[Directive] Return each line of the material verbatim.

────────────────────────────────────────

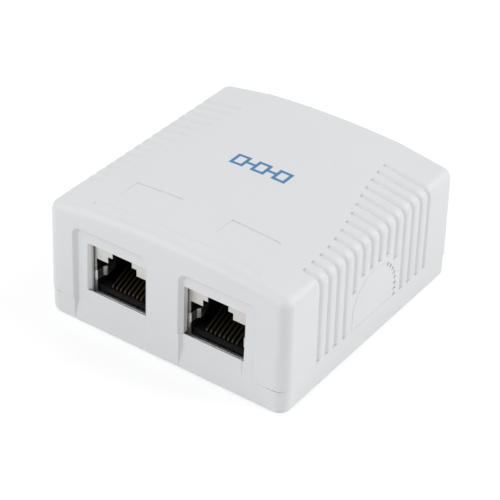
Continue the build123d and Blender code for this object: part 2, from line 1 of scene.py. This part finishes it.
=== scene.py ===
# %% [markdown]
# # Surface mount jack box
#
# A white box that joins two network cables to the wall. It stands on a white
# studio floor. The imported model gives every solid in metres, with +Z up, the
# two sockets facing -Y and +X on the right, the side that the picture shows.
# This script keeps those solids where they are and gives them their finish,
# and it adds the small things that a solid model leaves out.

# %% Load the model
import math

import bmesh
import bpy
from mathutils import Matrix, Vector


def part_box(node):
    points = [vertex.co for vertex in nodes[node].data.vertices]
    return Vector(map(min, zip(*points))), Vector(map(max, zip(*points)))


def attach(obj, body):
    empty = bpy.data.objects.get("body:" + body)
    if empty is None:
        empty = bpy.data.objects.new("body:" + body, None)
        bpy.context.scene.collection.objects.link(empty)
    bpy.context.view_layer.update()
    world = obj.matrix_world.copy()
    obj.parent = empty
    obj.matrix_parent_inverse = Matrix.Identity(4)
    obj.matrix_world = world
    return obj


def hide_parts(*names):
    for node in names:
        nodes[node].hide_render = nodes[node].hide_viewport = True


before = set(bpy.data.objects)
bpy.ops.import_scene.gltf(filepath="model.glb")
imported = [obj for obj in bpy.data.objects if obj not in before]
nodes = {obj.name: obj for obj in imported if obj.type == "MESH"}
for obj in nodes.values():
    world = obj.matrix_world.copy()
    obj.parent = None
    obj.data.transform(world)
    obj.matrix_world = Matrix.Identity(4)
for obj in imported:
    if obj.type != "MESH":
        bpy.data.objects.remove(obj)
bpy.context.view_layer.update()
scene = bpy.context.scene
mm = 0.001

# %% [markdown]
# ## Sizes that the new pieces share with the solids
#
# New pieces have to meet the solids. Their places could be typed in, but here
# they are read from the boxes round the solids, so they follow them. Only the
# crown is more than a box: across its width the top is an arc of 200 mm
# radius, so a small function gives its height at any x.

# %% Sizes
crown_radius = 200 * mm
cover_low, cover_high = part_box("cover")
board_low, board_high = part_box("circuit_board")
jack_low, jack_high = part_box("right_jack_housing")
jack_x = (jack_low.x + jack_high.x) / 2
front_y = cover_low.y
parting_z = cover_low.z


def crown_z(x):
    return cover_high.z - crown_radius + math.sqrt(crown_radius ** 2 - x ** 2)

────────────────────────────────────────

[Answer for this exercise]
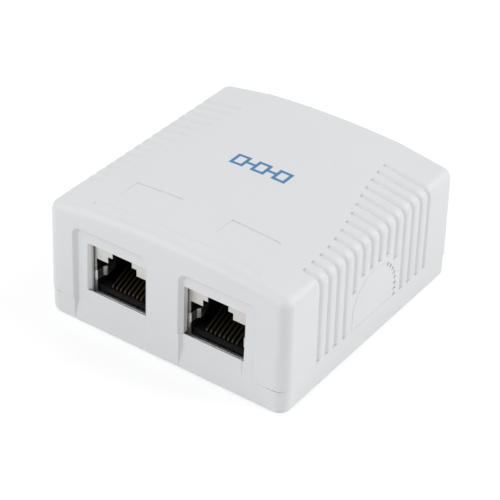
Continue the build123d and Blender code for this object: part 2, from line 1 of scene.py. This part finishes it.
=== scene.py ===
# %% [markdown]
# # Surface mount jack box
#
# A white box that joins two network cables to the wall. It stands on a white
# studio floor. The imported model gives every solid in metres, with +Z up, the
# two sockets facing -Y and +X on the right, the side that the picture shows.
# This script keeps those solids where they are and gives them their finish,
# and it adds the small things that a solid model leaves out.

# %% Load the model
import math

import bmesh
import bpy
from mathutils import Matrix, Vector


def part_box(node):
    points = [vertex.co for vertex in nodes[node].data.vertices]
    return Vector(map(min, zip(*points))), Vector(map(max, zip(*points)))


def attach(obj, body):
    empty = bpy.data.objects.get("body:" + body)
    if empty is None:
        empty = bpy.data.objects.new("body:" + body, None)
        bpy.context.scene.collection.objects.link(empty)
    bpy.context.view_layer.update()
    world = obj.matrix_world.copy()
    obj.parent = empty
    obj.matrix_parent_inverse = Matrix.Identity(4)
    obj.matrix_world = world
    return obj


def hide_parts(*names):
    for node in names:
        nodes[node].hide_render = nodes[node].hide_viewport = True


before = set(bpy.data.objects)
bpy.ops.import_scene.gltf(filepath="model.glb")
imported = [obj for obj in bpy.data.objects if obj not in before]
nodes = {obj.name: obj for obj in imported if obj.type == "MESH"}
for obj in nodes.values():
    world = obj.matrix_world.copy()
    obj.parent = None
    obj.data.transform(world)
    obj.matrix_world = Matrix.Identity(4)
for obj in imported:
    if obj.type != "MESH":
        bpy.data.objects.remove(obj)
bpy.context.view_layer.update()
scene = bpy.context.scene
mm = 0.001

# %% [markdown]
# ## Sizes that the new pieces share with the solids
#
# New pieces have to meet the solids. Their places could be typed in, but here
# they are read from the boxes round the solids, so they follow them. Only the
# crown is more than a box: across its width the top is an arc of 200 mm
# radius, so a small function gives its height at any x.

# %% Sizes
crown_radius = 200 * mm
cover_low, cover_high = part_box("cover")
board_low, board_high = part_box("circuit_board")
jack_low, jack_high = part_box("right_jack_housing")
jack_x = (jack_low.x + jack_high.x) / 2
front_y = cover_low.y
parting_z = cover_low.z


def crown_z(x):
    return cover_high.z - crown_radius + math.sqrt(crown_radius ** 2 - x ** 2)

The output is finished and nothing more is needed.